Records to use

+--

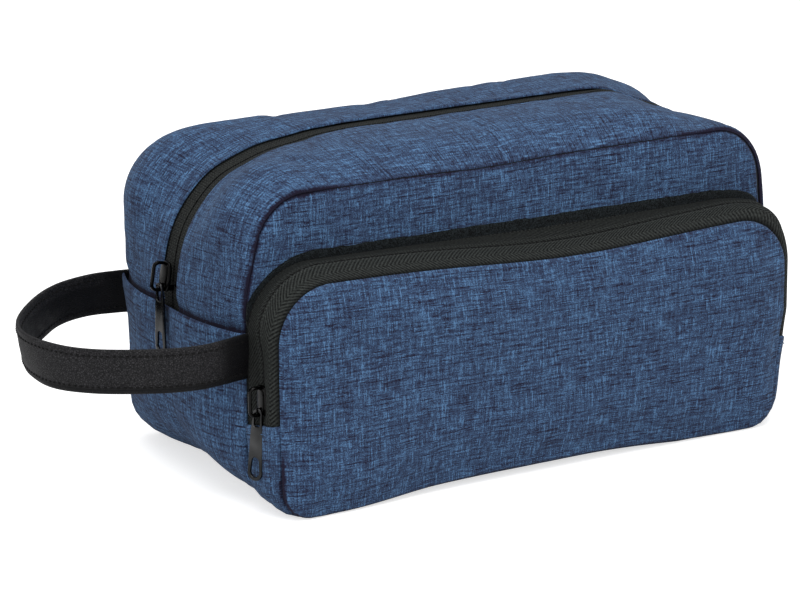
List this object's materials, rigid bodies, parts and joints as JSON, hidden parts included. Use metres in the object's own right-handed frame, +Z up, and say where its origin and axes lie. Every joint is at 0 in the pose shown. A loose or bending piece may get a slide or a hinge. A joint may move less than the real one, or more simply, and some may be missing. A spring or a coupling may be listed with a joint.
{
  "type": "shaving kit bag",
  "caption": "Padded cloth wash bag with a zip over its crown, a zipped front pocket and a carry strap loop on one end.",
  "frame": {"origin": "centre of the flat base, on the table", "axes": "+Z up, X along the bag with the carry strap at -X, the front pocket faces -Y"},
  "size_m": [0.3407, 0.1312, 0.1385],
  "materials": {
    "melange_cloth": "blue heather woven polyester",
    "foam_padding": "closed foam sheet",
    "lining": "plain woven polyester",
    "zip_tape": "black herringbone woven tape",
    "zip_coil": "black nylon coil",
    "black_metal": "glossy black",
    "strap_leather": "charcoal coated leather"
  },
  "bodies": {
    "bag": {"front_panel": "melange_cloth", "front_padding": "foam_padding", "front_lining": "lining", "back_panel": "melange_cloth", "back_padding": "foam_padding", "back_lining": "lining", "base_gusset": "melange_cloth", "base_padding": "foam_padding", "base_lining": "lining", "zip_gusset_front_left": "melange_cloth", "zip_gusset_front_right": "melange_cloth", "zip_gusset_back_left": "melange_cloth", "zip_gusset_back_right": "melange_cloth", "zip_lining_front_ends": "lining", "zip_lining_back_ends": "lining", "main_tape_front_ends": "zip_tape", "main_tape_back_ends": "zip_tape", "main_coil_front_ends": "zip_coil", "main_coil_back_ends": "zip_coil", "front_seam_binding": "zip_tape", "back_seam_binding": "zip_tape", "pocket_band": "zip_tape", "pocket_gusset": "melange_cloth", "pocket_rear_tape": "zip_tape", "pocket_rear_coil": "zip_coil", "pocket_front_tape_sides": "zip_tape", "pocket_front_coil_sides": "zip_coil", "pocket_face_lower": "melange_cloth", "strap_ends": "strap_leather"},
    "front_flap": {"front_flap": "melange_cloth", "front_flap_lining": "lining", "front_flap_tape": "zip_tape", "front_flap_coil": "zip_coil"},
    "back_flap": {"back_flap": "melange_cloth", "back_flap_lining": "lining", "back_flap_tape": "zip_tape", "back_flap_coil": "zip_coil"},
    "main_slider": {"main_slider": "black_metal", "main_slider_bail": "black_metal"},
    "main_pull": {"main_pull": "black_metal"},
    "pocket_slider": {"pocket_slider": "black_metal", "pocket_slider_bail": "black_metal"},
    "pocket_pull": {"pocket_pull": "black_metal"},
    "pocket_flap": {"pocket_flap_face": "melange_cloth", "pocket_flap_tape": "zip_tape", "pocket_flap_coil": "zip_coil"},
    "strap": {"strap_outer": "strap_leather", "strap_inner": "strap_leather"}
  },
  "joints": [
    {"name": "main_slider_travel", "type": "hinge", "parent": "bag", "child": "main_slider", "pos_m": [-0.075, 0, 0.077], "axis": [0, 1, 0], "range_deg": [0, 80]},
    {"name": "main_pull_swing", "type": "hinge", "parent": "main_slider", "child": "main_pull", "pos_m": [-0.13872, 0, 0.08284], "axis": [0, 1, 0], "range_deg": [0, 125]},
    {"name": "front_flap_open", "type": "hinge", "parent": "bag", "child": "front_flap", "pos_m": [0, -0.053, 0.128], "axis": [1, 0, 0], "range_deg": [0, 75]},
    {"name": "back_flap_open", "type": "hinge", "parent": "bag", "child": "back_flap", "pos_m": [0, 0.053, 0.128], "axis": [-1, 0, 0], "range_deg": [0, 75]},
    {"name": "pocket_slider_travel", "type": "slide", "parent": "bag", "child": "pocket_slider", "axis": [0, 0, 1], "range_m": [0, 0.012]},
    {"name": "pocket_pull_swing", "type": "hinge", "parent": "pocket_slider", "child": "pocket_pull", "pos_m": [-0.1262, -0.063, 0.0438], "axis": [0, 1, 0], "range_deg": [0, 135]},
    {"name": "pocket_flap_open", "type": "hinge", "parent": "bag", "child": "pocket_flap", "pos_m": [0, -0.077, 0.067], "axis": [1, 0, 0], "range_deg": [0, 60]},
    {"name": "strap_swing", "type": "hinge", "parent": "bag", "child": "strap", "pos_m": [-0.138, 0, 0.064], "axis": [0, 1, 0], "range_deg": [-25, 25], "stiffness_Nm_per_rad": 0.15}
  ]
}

+--

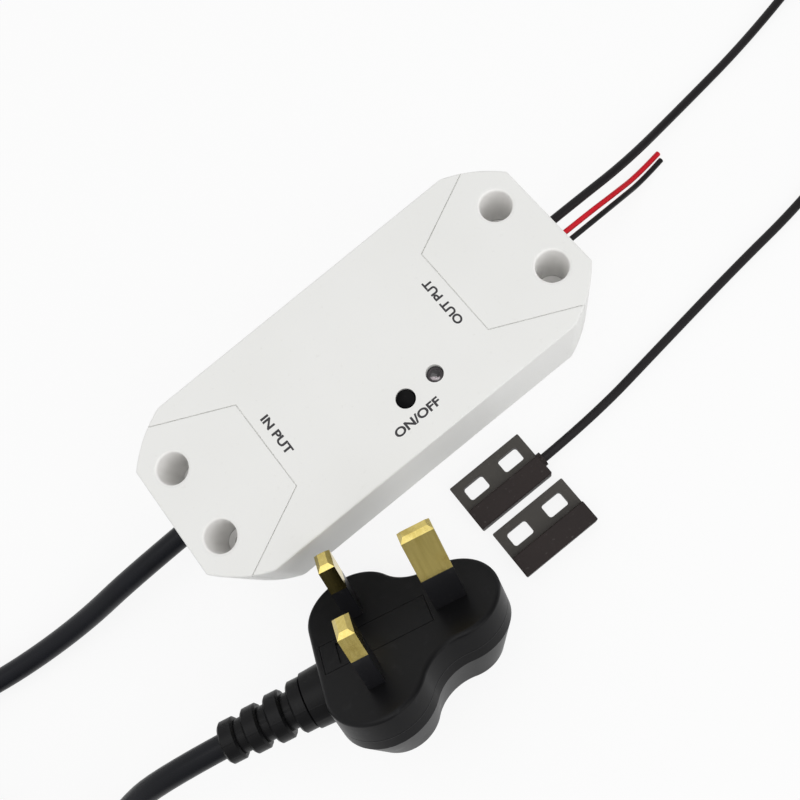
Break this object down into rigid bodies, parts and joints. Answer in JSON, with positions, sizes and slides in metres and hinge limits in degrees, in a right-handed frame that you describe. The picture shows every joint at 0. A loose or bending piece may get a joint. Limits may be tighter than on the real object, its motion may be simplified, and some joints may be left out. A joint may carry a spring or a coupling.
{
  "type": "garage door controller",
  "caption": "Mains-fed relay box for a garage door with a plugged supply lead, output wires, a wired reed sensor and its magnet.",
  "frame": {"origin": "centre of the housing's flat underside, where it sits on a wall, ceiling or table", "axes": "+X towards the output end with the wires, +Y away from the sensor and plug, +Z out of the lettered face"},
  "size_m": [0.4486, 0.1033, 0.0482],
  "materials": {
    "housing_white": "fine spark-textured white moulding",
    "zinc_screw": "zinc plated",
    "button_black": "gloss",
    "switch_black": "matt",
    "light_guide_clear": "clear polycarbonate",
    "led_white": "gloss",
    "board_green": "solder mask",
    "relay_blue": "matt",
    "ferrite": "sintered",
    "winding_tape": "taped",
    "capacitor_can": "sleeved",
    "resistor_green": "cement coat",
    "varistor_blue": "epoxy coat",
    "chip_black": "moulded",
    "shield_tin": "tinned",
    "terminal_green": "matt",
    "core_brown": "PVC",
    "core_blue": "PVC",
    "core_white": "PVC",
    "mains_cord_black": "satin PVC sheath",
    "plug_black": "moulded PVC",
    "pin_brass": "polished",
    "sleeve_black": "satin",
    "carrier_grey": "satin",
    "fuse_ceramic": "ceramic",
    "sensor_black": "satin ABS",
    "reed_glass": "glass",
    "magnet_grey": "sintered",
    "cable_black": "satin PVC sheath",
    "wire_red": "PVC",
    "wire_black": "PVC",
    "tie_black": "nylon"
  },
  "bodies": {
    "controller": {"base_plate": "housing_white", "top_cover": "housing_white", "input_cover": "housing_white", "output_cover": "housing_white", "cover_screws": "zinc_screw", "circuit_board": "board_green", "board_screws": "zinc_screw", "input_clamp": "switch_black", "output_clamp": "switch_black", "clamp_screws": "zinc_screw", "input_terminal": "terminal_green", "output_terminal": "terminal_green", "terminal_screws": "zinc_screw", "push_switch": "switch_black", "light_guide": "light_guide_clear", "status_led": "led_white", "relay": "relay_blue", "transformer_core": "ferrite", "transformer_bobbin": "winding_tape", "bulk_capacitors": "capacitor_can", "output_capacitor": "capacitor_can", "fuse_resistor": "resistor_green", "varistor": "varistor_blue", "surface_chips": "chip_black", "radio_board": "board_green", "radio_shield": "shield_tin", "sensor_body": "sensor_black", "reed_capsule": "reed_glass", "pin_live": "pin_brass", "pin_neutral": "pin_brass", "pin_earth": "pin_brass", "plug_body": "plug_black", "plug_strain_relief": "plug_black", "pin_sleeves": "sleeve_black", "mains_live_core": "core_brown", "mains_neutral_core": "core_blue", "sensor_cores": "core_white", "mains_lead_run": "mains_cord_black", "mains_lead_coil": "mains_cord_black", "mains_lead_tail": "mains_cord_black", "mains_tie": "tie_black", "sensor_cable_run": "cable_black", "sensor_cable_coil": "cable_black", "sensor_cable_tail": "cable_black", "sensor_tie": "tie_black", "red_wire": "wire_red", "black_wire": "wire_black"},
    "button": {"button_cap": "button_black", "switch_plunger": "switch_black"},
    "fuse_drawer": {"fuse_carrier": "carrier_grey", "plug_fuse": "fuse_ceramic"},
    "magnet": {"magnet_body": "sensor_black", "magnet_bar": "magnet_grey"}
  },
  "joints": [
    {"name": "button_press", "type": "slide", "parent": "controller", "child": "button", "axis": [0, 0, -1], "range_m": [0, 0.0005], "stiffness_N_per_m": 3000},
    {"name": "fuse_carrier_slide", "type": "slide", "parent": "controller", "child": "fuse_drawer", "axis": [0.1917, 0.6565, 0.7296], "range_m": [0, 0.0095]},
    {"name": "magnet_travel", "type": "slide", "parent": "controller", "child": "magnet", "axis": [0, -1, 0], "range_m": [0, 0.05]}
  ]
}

+--

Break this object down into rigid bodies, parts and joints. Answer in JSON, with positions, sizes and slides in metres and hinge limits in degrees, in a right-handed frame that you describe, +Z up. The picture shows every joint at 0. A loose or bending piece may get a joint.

+--

Challenge
Identify the lines that contain the string "Answer", and copy every one of them.

Result for this exercise
Break this object down into rigid bodies, parts and joints. Answer in JSON, with positions, sizes and slides in metres and hinge limits in degrees, in a right-handed frame that you describe. The picture shows every joint at 0. A loose or bending piece may get a joint. Limits may be tighter than on the real object, its motion may be simplified, and some joints may be left out. A joint may carry a spring or a coupling.
Break this object down into rigid bodies, parts and joints. Answer in JSON, with positions, sizes and slides in metres and hinge limits in degrees, in a right-handed frame that you describe, +Z up. The picture shows every joint at 0. A loose or bending piece may get a joint.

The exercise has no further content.